%%
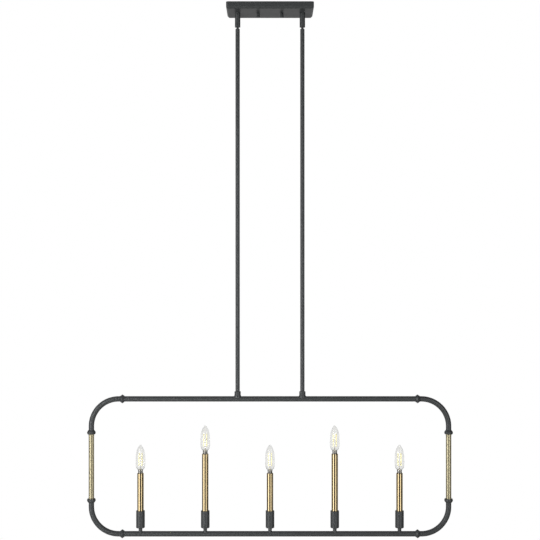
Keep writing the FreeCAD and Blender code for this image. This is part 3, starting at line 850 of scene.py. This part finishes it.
class PENDANT_OT_sleeves(bpy.types.Operator):
    """Draw the five polished brass sleeves and finish the sockets inside them"""

    bl_idname = "pendant.sleeves"
    bl_label = "Candle sleeves"

    def execute(self, context):
        wall = context.scene.pendant_sizes.sleeve_wall
        radius = radius_of("candle_sleeves")
        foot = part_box("candle_sleeves")[0].z - 2.3 * MM
        for number, (x, top) in enumerate(zip(candle_places(), candle_tops()), start=1):
            profile = [(radius - wall, foot), (radius, foot), (radius, top), (radius - wall, top)]
            sleeve = turned(f"candle_sleeve_{number}", profile, (x, 0, 0), closed=True)
            round_edges(sleeve, 0.3 * MM, 2)
            smooth(sleeve)
            finished(sleeve, polished_brass(), "polished_brass", "fixture", "candle_sleeves")
        refinish("lamp_sockets", moulded_phenolic())
        refinish("socket_posts", zinc_plate())
        return {"FINISHED"}


class PENDANT_OT_bulbs(bpy.types.Operator):
    """Make the five bulbs: nickel caps, blown glass, glass mounts and four filament sticks each"""

    bl_idname = "pendant.bulbs"
    bl_label = "Bulbs"

    def execute(self, context):
        sizes = context.scene.pendant_sizes
        glass_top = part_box("bulb_glasses")[1].z
        cap_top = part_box("bulb_caps")[1].z
        tops = candle_tops()
        showing = cap_top - max(tops)
        below = max(tops) - (cap_top - CAP_DEPTH)
        height = glass_top - cap_top
        for number, (x, top) in enumerate(zip(candle_places(), tops), start=1):
            foot = top + showing
            base = self.cap(number, x, top, showing, below)
            finished(base, nickel_plate(), "nickel_plate", "fixture", "bulb_caps")
            outline = [(reach * MM, foot + up * height / GLASS_HEIGHT)
                       for reach, up in GLASS_OUTLINE]
            envelope = turned(f"bulb_glass_{number}", outline, (x, 0, 0))
            apply(envelope, "SOLIDIFY", thickness=sizes.glass_wall, offset=-1.0)
            smooth(envelope, 60)
            finished(envelope, blown_glass(), "clear_glass", "fixture", "bulb_glasses")
            sticks = self.filaments(number, x, foot, sizes.filament_width)
            finished(sticks, phosphor_coat(), "clear_glass", "fixture")
            mount = self.mount(number, x, foot)
            finished(mount, nickel_plate(), "nickel_plate", "fixture")
        return {"FINISHED"}

    def cap(self, number, x, top, showing, below):
        """A bulb's cap: a shell with a pressed ring, its upper edge rolled over the glass."""
        wide, narrow = 7.3 * MM, 6.7 * MM
        ring = ((narrow, 1.5), (wide, 2.2), (wide, 3.6), (narrow, 4.4), (narrow, 6.4), (wide, 7.2))
        profile = [(0, top - below), (narrow, top - below)]
        profile += [(reach, top + up * MM) for reach, up in ring]
        profile += [(wide, top + showing), (0, top + showing)]
        cap = turned(f"bulb_cap_{number}", profile, (x, 0, 0))
        round_edges(cap, 0.3 * MM, 2)
        smooth(cap)
        return cap

    def mount(self, number, x, foot):
        """The short mount inside a bulb that carries the filaments."""
        profile = [(reach * MM, foot + up * MM) for reach, up in MOUNT_FOOT]
        profile += [(reach, foot + MOUNT_BEAD_LEVEL + up)
                    for reach, up in arc((0, 0), MOUNT_BEAD_RADIUS, -50, 60, 5)]
        profile += [(reach * MM, foot + up * MM) for reach, up in MOUNT_PIN]
        mount = turned(f"bulb_mount_{number}", profile, (x, 0, 0), steps=24)
        smooth(mount, 60)
        return mount

    def filaments(self, number, x, foot, width):
        """Four upright sticks round the bulb's axis."""
        low, high = foot + FILAMENT_FOOT, foot + FILAMENT_TOP
        clear_selection()
        bpy.ops.mesh.primitive_cylinder_add(vertices=12, radius=width / 2, depth=high - low,
                                            location=(x + FILAMENT_OFFSET, FILAMENT_OFFSET,
                                                      (low + high) / 2))
        sticks = named(f"filament_{number}")
        edit(sticks)
        pick(sticks, "FACE", lambda middle, normal: abs(normal.z) > FACING)
        bpy.ops.mesh.inset(thickness=width * 0.2)
        bpy.ops.mesh.select_all(action="SELECT")
        for _ in range(3):
            bpy.ops.mesh.duplicate()
            bpy.ops.transform.rotate(value=QUARTER_TURN, orient_axis="Z",
                                     center_override=(x, 0, 0))
        close_up()
        leave_edit()
        smooth(sticks, 40)
        return sticks


# ----------------------------------------------------------------------------------------------
# The studio
# ----------------------------------------------------------------------------------------------


class PENDANT_OT_stage(bpy.types.Operator):
    """Set up the studio: pale floor, white surroundings, soft lamps and the camera"""

    bl_idname = "pendant.stage"
    bl_label = "Studio"

    def execute(self, context):
        context.scene.view_settings.view_transform = "Standard"
        make_floor()
        make_surroundings(context.scene)
        for lamp in LAMPS:
            make_lamp(context.scene, *lamp)
        make_camera(context.scene)
        return {"FINISHED"}


def make_floor():
    """A matt pale floor well below the pendant, nine parts in ten plain white to the camera."""
    clear_selection()
    bpy.ops.mesh.primitive_plane_add(size=FLOOR_SIZE, location=(0, 0, FLOOR_LEVEL))
    floor = named("studio_floor")
    material, shader = new_material("studio_floor", Base_Color=chosen("floor"), Roughness=0.8)
    tree = material.node_tree
    white = add(tree, "ShaderNodeEmission", Color=(1, 1, 1, 1), Strength=1.0)
    path = add(tree, "ShaderNodeLightPath")
    seen = add(tree, "ShaderNodeMix", {"Factor": path.outputs["Is Camera Ray"]},
               data_type="FLOAT", A=0.0, B=0.9)
    surface = add(tree, "ShaderNodeMixShader", {
        "Fac": seen.outputs["Result"], 1: shader.outputs["BSDF"], 2: white.outputs["Emission"],
    })
    tree.links.new(surface.outputs["Shader"], tree.nodes["Material Output"].inputs["Surface"])
    floor.data.materials.append(material)


def make_surroundings(scene):
    """A world that is white to the camera and through glass. As a light it is nearly dark, with a
    paler wall behind the pendant."""
    world = bpy.data.worlds.new("studio")
    scene.world = world
    world.use_nodes = True
    tree = world.node_tree
    path = add(tree, "ShaderNodeLightPath")
    white = add(tree, "ShaderNodeMath", {
        0: path.outputs["Is Camera Ray"], 1: path.outputs["Is Transmission Ray"],
    }, operation="MAXIMUM")
    around = add(tree, "ShaderNodeTexCoord").outputs["Generated"]
    split = add(tree, "ShaderNodeSeparateXYZ", {"Vector": around})
    wall = add(tree, "ShaderNodeMapRange", {"Value": split.outputs["Y"]},
               From_Min=0.2, From_Max=0.7, To_Min=0.07, To_Max=0.36)
    level = add(tree, "ShaderNodeMath", {
        0: white.outputs["Value"], 1: wall.outputs["Result"],
    }, operation="MAXIMUM")
    background = tree.nodes["Background"]
    background.inputs["Color"].default_value = (1, 1, 1, 1)
    tree.links.new(level.outputs["Value"], background.inputs["Strength"])


def make_lamp(scene, name, place, size, power, spread, shine):
    """A rectangular soft lamp aimed at the pendant. Its grid narrows the beam to an angle in
    degrees, and without shine no surface mirrors it."""
    data = bpy.data.lights.new(name, "AREA")
    data.shape = "RECTANGLE"
    data.size, data.size_y = size
    data.energy = power
    data.spread = math.radians(spread)
    lamp = bpy.data.objects.new(name, data)
    lamp.location = place
    aim = Vector(LAMP_TARGET) - Vector(place)
    lamp.rotation_euler = aim.to_track_quat("-Z", "Y").to_euler()
    lamp.visible_camera = False
    lamp.visible_glossy = shine
    scene.collection.objects.link(lamp)


def make_camera(scene):
    """Level with the pendant's middle and straight in front of it, as the photograph was taken."""
    data = bpy.data.cameras.new("camera")
    data.sensor_width = CAMERA_SENSOR
    data.lens = CAMERA_LENS
    camera = bpy.data.objects.new("camera", data)
    camera.location = CAMERA_PLACE
    camera.rotation_euler = (QUARTER_TURN, 0, 0)
    scene.collection.objects.link(camera)
    scene.camera = camera


# ----------------------------------------------------------------------------------------------
# The add-on
# ----------------------------------------------------------------------------------------------

STEPS = (
    PENDANT_OT_canopy,
    PENDANT_OT_knobs,
    PENDANT_OT_swivels,
    PENDANT_OT_stems,
    PENDANT_OT_bosses,
    PENDANT_OT_rails,
    PENDANT_OT_collars,
    PENDANT_OT_side_tubes,
    PENDANT_OT_cups,
    PENDANT_OT_sleeves,
    PENDANT_OT_bulbs,
    PENDANT_OT_stage,
)


class PENDANT_PT_panel(bpy.types.Panel):
    """Lists the sizes, the finishes and the steps that make the pendant"""

    bl_idname = "PENDANT_PT_panel"
    bl_label = "Linear island pendant"
    bl_space_type = "VIEW_3D"
    bl_region_type = "UI"
    bl_category = "Pendant"

    def draw(self, context):
        for group in (context.scene.pendant_sizes, context.scene.pendant_finishes):
            for name in group.__annotations__:
                self.layout.prop(group, name)
        for step in STEPS:
            self.layout.operator(step.bl_idname)


CLASSES = (PendantSizes, PendantFinishes, *STEPS, PENDANT_PT_panel)


def register():
    for each in CLASSES:
        bpy.utils.register_class(each)
    bpy.types.Scene.pendant_sizes = bpy.props.PointerProperty(type=PendantSizes)
    bpy.types.Scene.pendant_finishes = bpy.props.PointerProperty(type=PendantFinishes)


def unregister():
    del bpy.types.Scene.pendant_finishes
    del bpy.types.Scene.pendant_sizes
    for each in reversed(CLASSES):
        bpy.utils.unregister_class(each)


def main():
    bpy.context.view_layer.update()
    register()
    for step in STEPS:
        group, name = step.bl_idname.split(".")
        if getattr(getattr(bpy.ops, group), name)() != {"FINISHED"}:
            raise RuntimeError(f"{step.bl_label} didn't finish")
    clear_selection()


if __name__ == "__main__":
    main()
%%
**Problem**
Repeat exactly the lines above from the line that contains "bpy.context.view_layer.update()" through the end. Include both of these ends; leave out everything else.

**Written solution**
    bpy.context.view_layer.update()
    register()
    for step in STEPS:
        group, name = step.bl_idname.split(".")
        if getattr(getattr(bpy.ops, group), name)() != {"FINISHED"}:
            raise RuntimeError(f"{step.bl_label} didn't finish")
    clear_selection()


if __name__ == "__main__":
    main()